The most obvious danger in this tao about how we identify is our becoming too externalized and here we seem to realize this and cut off our involvement outside. As our being is at present concentrated in identifying, however, this now slips into identifying the boundary of the inner and outer self.

The Chinese Image
The bed and skin is split.
Misfortune.

The surface of the bed is the layer or skin between the outer reality—where we (identity) lie—and the inner; if consciousness penetrates this boundary it damages the function of identity in manifestation.

Line 5 goes yang

less awareness of intuition

In this tao our identifying leads us astray and our intuitive feeling which is the basis of our identifying is rejected by our inner being. Here our identity gives up following the feeling, seeing it as being in error.

The Chinese Image
A string of fishes.
Favour alike to being at court.
All is advantageous.

Fish are often used to symbolize our identifications (which nourish identity) in the uncharted waters of the whole reality. Here is a string of fishes, on a common thread and the fish are caught, so our identifications threaded together are captured. A court is where the ruler is ruling, and the ruler of identity is the identifying process, so here this act of catching identifications brings favour and advantage in every way.

Line 6 goes yin

our inner being accepts more

Here is a change in the separation depicted by the tao.
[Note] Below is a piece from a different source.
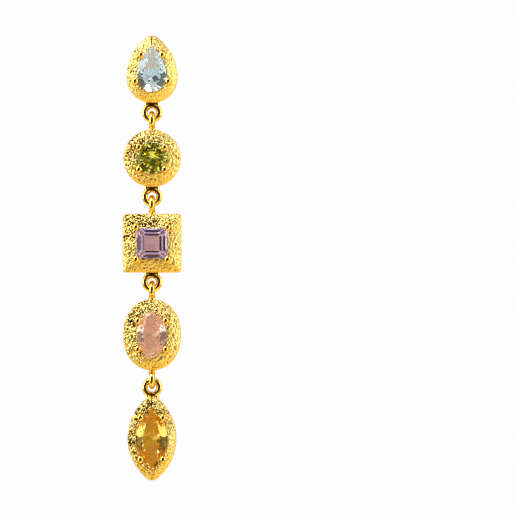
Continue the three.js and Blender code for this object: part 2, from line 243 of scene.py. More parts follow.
class WellColours(bpy.types.PropertyGroup):
    """Dull metal of the wells, which shows through the stones and gives off a painted glow"""

    __annotations__ = for_stations(
        (
            ("floor", colour, "Behind the middle of the stone"),
            ("mark", colour, "Marks there"),
            ("wall", colour, "Wall round the stone"),
            # The glow is painted light: the well gives off light that stands in for what the
            # stone gathers
            ("glow", share, "Light that the stone gathers there"),
        ),
        {
            "pear": ((0.90, 0.66, 0.50), (0.82, 0.84, 0.84), (0.80, 0.88, 0.92), 0.65),
            "round": ((0.90, 0.80, 0.42), (0.45, 0.50, 0.18), (0.55, 0.52, 0.30), 0.5),
            "square": ((0.92, 0.66, 0.42), (0.80, 0.58, 0.40), (0.70, 0.55, 0.68), 0.7),
            "oval": ((0.72, 0.55, 0.42), (0.70, 0.52, 0.42), (0.95, 0.62, 0.40), 0.6),
            "marquise": ((0.80, 0.52, 0.42), (0.85, 0.60, 0.24), (0.90, 0.42, 0.08), 0.42),
        },
    )


class GoldColours(bpy.types.PropertyGroup):
    """Gold plating"""

    gold: colour("Gold", (0.97, 0.68, 0.18), "Clean polished plating")
    grained: colour("Grained gold", (0.97, 0.77, 0.29), "Plating of the grained flanks")
    edge: colour("Edge", (0.9, 0.65, 0.3), "Tint of the gold at a glancing angle")
    # Painted shade: the next colour is the deeper yellow-brown painted low between the bumps
    valley_shade: colour("Ochre", (0.78, 0.46, 0.10), "Plating low down between the bumps")
    # Painted shade: the next colour darkens the plating at the bottom of the cracks, in the
    # creases and in the recess between a ring's arms
    pit: colour("Pit", (0.05, 0.022, 0.004), "Darkened plating at the bottom of the pits")
    polish: share("Polish", 0.13, "Roughness of the polished gold")
    satin: share("Satin", 0.3, "Roughness of the grained gold")
    back_softness: share("Back softness", 0.2, "More roughness where there is no grain")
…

The inner self witnesses and we have a possibility of realizing the tao, the experience of our self as separate from any identification.

The Chinese Image
A ripe fruit is not eaten.
The superior man has a carriage.
The inferior man loses his habitation.

To see whole we have to leave what we were doing, our identifications, however incomplete they seem to be; this ripe fruit could be eaten but we leave it. Wide-seeing superior man is carried in this, and allowing ourselves to be carried in our circumstances we find that there is more order in our lives, not less; if we do not grasp at life our inner needs take care of themselves. The inferior or narrow reality of chosen identifications has no place to be after this realization, he is not needed.